-- EXERCISE TASK --
Begin with the line that contains "to the stubs" and end with the line that contains "record = json.load(file)", transcribing exactly each line in that stretch and no other.

☆ ☆ ☆ ☆ ☆

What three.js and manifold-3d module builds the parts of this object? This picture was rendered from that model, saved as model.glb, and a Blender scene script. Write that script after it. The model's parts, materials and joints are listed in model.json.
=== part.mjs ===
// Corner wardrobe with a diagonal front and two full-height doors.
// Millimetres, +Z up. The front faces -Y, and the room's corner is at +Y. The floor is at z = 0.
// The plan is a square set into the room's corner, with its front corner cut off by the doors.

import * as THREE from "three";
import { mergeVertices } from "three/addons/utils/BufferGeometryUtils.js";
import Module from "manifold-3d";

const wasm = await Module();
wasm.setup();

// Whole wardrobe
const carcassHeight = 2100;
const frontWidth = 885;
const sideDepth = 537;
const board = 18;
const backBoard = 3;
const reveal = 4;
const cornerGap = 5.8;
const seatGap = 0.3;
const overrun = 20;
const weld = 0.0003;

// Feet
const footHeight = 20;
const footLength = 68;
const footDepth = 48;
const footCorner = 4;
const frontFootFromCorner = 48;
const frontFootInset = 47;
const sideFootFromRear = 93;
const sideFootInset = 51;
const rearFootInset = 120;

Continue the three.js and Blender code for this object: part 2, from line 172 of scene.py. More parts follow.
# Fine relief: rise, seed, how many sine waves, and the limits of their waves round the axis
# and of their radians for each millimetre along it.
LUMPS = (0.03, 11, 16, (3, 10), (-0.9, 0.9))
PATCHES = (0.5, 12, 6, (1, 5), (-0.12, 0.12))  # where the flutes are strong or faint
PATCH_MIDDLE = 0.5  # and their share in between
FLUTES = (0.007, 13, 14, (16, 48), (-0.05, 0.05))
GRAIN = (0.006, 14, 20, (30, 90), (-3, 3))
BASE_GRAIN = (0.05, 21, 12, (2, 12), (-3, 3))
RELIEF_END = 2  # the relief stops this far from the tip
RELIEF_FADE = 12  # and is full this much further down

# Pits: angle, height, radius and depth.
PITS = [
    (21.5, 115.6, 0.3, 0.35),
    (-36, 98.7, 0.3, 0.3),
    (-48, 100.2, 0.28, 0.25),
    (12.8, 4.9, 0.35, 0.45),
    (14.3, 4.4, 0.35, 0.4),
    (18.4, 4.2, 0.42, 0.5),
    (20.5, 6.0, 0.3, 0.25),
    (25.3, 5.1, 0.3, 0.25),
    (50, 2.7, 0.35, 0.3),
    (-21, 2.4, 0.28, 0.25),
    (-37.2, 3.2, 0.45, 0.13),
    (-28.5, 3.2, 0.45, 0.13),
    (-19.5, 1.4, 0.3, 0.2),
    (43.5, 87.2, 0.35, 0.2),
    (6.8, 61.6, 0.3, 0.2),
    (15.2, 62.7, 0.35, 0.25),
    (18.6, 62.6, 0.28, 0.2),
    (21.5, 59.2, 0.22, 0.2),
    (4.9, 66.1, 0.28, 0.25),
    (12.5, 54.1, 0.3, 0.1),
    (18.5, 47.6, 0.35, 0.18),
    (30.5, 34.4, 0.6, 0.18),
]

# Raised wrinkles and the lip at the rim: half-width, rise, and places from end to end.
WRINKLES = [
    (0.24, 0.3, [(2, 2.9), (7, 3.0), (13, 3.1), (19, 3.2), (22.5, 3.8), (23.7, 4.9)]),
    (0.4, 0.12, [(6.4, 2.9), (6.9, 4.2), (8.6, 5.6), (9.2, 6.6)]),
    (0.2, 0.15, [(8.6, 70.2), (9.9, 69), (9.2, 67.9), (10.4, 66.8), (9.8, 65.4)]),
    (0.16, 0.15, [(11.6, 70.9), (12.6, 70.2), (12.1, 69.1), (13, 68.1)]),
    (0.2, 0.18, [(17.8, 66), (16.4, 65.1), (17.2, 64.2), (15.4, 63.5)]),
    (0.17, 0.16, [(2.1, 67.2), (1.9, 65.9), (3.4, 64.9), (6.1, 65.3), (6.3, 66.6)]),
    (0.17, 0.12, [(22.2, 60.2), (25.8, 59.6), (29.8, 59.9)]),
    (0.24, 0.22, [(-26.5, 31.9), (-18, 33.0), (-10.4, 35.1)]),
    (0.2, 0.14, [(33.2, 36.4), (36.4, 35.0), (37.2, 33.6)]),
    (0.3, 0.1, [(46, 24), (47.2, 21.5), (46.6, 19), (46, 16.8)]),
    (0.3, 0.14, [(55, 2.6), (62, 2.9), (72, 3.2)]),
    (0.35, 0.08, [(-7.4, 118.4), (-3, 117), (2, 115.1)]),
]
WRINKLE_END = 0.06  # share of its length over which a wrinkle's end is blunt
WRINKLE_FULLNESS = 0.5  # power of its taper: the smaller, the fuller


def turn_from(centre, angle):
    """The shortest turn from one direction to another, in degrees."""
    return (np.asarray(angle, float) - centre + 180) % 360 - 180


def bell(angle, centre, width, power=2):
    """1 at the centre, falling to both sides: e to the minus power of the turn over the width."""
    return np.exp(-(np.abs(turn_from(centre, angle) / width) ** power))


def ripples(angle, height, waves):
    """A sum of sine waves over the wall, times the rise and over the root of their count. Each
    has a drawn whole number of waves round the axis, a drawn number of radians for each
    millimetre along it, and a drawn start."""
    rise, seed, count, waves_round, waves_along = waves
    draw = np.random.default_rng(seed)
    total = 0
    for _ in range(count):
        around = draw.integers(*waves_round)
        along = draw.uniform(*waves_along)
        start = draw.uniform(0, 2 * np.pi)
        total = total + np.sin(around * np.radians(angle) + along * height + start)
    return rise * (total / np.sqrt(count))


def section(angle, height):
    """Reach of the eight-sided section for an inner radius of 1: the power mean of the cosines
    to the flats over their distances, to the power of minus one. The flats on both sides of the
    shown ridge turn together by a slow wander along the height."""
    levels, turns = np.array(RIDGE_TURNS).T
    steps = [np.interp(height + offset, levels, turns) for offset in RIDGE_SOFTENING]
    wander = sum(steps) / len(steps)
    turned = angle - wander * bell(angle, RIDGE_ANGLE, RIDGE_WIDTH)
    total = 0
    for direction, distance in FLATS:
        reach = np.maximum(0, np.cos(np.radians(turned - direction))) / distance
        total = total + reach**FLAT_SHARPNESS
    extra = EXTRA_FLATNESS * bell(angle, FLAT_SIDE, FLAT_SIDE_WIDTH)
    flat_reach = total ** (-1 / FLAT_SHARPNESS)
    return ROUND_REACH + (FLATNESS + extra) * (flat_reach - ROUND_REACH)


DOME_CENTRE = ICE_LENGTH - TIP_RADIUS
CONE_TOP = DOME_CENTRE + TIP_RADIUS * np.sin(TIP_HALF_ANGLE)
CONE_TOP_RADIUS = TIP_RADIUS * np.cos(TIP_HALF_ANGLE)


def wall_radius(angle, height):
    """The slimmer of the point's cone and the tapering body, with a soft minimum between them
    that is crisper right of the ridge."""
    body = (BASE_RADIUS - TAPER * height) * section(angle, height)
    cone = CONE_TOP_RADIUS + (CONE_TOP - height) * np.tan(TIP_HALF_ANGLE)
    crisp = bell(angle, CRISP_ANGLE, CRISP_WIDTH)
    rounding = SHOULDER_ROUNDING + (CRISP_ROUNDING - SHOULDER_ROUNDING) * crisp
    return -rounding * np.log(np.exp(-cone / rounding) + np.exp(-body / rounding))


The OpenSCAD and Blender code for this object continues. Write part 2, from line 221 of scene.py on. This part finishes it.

☆ ☆ ☆ ☆ ☆

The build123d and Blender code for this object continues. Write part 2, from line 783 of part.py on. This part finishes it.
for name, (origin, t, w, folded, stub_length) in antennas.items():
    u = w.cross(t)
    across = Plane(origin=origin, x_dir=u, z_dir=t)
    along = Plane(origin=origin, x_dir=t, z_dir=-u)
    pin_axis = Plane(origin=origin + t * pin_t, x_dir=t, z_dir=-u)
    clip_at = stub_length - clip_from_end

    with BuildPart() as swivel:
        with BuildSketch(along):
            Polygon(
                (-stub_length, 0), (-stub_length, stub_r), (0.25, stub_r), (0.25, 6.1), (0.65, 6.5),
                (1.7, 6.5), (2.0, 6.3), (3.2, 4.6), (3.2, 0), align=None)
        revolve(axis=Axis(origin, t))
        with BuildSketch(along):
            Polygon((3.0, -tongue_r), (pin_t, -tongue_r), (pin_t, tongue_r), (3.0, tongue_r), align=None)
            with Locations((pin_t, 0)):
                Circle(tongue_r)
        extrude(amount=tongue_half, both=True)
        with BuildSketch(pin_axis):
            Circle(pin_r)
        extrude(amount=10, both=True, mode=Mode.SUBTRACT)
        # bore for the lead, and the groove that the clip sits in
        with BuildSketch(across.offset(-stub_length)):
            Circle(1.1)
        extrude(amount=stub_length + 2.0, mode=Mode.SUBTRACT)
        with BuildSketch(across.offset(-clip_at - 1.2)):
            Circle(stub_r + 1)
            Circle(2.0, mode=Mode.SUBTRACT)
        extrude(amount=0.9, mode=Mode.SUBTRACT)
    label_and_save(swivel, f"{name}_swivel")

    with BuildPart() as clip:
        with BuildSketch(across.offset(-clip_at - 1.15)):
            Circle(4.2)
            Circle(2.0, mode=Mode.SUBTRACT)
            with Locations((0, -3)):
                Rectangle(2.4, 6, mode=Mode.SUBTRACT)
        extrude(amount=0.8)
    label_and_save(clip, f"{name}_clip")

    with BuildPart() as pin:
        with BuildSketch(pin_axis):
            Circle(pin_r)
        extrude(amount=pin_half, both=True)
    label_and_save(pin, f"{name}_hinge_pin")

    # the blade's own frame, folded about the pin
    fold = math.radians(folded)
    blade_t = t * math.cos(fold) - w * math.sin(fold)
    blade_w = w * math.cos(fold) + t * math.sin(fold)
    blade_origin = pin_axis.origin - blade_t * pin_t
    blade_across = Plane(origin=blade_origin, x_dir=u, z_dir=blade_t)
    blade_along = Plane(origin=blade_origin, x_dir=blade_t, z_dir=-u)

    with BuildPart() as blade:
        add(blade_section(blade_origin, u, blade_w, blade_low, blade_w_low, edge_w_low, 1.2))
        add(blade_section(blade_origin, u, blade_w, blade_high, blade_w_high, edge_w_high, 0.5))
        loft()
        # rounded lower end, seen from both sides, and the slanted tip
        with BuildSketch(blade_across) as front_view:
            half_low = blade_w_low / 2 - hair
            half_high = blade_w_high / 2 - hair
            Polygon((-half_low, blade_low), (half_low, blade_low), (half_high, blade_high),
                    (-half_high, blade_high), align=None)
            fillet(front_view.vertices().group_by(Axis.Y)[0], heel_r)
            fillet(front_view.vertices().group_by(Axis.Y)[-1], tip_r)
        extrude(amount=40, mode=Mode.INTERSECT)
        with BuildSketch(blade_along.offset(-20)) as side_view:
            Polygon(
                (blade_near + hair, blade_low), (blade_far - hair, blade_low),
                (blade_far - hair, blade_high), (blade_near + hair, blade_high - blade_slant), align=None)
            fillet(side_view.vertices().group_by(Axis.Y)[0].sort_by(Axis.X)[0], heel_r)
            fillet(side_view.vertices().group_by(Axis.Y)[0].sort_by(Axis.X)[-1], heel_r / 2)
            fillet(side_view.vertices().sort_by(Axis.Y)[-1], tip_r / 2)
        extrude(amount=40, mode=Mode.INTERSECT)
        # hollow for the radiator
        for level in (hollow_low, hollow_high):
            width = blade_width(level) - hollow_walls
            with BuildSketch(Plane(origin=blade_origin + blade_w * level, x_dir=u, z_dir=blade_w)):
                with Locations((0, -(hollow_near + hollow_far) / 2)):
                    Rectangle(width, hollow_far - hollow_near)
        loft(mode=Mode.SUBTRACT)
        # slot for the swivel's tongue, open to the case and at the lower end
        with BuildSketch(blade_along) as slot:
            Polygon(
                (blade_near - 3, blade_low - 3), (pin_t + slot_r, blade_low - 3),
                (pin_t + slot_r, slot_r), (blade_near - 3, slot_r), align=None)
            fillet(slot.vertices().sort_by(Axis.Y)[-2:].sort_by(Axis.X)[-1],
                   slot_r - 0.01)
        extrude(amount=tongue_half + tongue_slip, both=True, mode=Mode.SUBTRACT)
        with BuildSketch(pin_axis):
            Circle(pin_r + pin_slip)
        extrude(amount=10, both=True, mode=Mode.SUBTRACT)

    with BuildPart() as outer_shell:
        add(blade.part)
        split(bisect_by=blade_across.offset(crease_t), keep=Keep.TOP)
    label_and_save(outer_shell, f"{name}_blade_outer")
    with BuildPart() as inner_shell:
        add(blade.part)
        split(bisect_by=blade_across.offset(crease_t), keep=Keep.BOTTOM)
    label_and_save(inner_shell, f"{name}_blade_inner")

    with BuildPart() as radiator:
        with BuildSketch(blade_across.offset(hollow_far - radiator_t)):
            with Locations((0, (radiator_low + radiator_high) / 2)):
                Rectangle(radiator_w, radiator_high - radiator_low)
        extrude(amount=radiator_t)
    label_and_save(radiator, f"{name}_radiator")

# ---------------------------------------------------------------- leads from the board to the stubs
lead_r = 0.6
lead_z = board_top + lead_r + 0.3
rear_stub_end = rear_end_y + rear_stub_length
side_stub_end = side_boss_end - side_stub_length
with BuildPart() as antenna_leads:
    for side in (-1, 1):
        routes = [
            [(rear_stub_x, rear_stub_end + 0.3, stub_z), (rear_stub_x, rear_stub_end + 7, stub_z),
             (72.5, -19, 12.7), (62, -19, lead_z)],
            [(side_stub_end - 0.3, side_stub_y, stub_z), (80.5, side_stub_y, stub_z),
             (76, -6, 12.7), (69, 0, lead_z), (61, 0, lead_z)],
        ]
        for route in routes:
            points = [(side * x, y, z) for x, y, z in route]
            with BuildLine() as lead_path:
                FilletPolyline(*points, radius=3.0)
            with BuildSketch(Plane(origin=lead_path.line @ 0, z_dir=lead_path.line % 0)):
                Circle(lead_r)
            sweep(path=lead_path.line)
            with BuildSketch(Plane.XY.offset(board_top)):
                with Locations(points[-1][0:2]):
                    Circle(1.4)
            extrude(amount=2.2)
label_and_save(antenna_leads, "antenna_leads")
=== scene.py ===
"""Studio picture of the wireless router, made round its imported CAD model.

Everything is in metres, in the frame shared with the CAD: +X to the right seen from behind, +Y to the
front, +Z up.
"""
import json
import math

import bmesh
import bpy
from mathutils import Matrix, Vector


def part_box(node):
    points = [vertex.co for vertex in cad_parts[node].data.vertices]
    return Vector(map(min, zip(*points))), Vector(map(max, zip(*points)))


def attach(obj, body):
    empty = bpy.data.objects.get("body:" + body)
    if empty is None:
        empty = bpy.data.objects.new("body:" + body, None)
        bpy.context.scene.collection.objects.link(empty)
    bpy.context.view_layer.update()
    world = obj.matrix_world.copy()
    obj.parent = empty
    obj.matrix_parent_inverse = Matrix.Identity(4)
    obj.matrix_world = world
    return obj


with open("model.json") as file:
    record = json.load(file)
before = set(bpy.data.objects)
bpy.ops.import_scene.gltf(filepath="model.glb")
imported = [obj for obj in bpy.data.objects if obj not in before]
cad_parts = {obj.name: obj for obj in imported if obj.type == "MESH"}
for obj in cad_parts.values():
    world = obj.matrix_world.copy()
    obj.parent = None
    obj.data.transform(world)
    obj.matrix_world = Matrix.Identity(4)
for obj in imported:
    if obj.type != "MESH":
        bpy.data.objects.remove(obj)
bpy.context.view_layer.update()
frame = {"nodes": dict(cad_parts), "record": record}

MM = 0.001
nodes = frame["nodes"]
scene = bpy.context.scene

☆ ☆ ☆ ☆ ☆

-- TASK RESPONSE --
# ---------------------------------------------------------------- leads from the board to the stubs
lead_r = 0.6
lead_z = board_top + lead_r + 0.3
rear_stub_end = rear_end_y + rear_stub_length
side_stub_end = side_boss_end - side_stub_length
with BuildPart() as antenna_leads:
    for side in (-1, 1):
        routes = [
            [(rear_stub_x, rear_stub_end + 0.3, stub_z), (rear_stub_x, rear_stub_end + 7, stub_z),
             (72.5, -19, 12.7), (62, -19, lead_z)],
            [(side_stub_end - 0.3, side_stub_y, stub_z), (80.5, side_stub_y, stub_z),
             (76, -6, 12.7), (69, 0, lead_z), (61, 0, lead_z)],
        ]
        for route in routes:
            points = [(side * x, y, z) for x, y, z in route]
            with BuildLine() as lead_path:
                FilletPolyline(*points, radius=3.0)
            with BuildSketch(Plane(origin=lead_path.line @ 0, z_dir=lead_path.line % 0)):
                Circle(lead_r)
            sweep(path=lead_path.line)
            with BuildSketch(Plane.XY.offset(board_top)):
                with Locations(points[-1][0:2]):
                    Circle(1.4)
            extrude(amount=2.2)
label_and_save(antenna_leads, "antenna_leads")
=== scene.py ===
"""Studio picture of the wireless router, made round its imported CAD model.

Everything is in metres, in the frame shared with the CAD: +X to the right seen from behind, +Y to the
front, +Z up.
"""
import json
import math

import bmesh
import bpy
from mathutils import Matrix, Vector


def part_box(node):
    points = [vertex.co for vertex in cad_parts[node].data.vertices]
    return Vector(map(min, zip(*points))), Vector(map(max, zip(*points)))


def attach(obj, body):
    empty = bpy.data.objects.get("body:" + body)
    if empty is None:
        empty = bpy.data.objects.new("body:" + body, None)
        bpy.context.scene.collection.objects.link(empty)
    bpy.context.view_layer.update()
    world = obj.matrix_world.copy()
    obj.parent = empty
    obj.matrix_parent_inverse = Matrix.Identity(4)
    obj.matrix_world = world
    return obj


with open("model.json") as file:
    record = json.load(file)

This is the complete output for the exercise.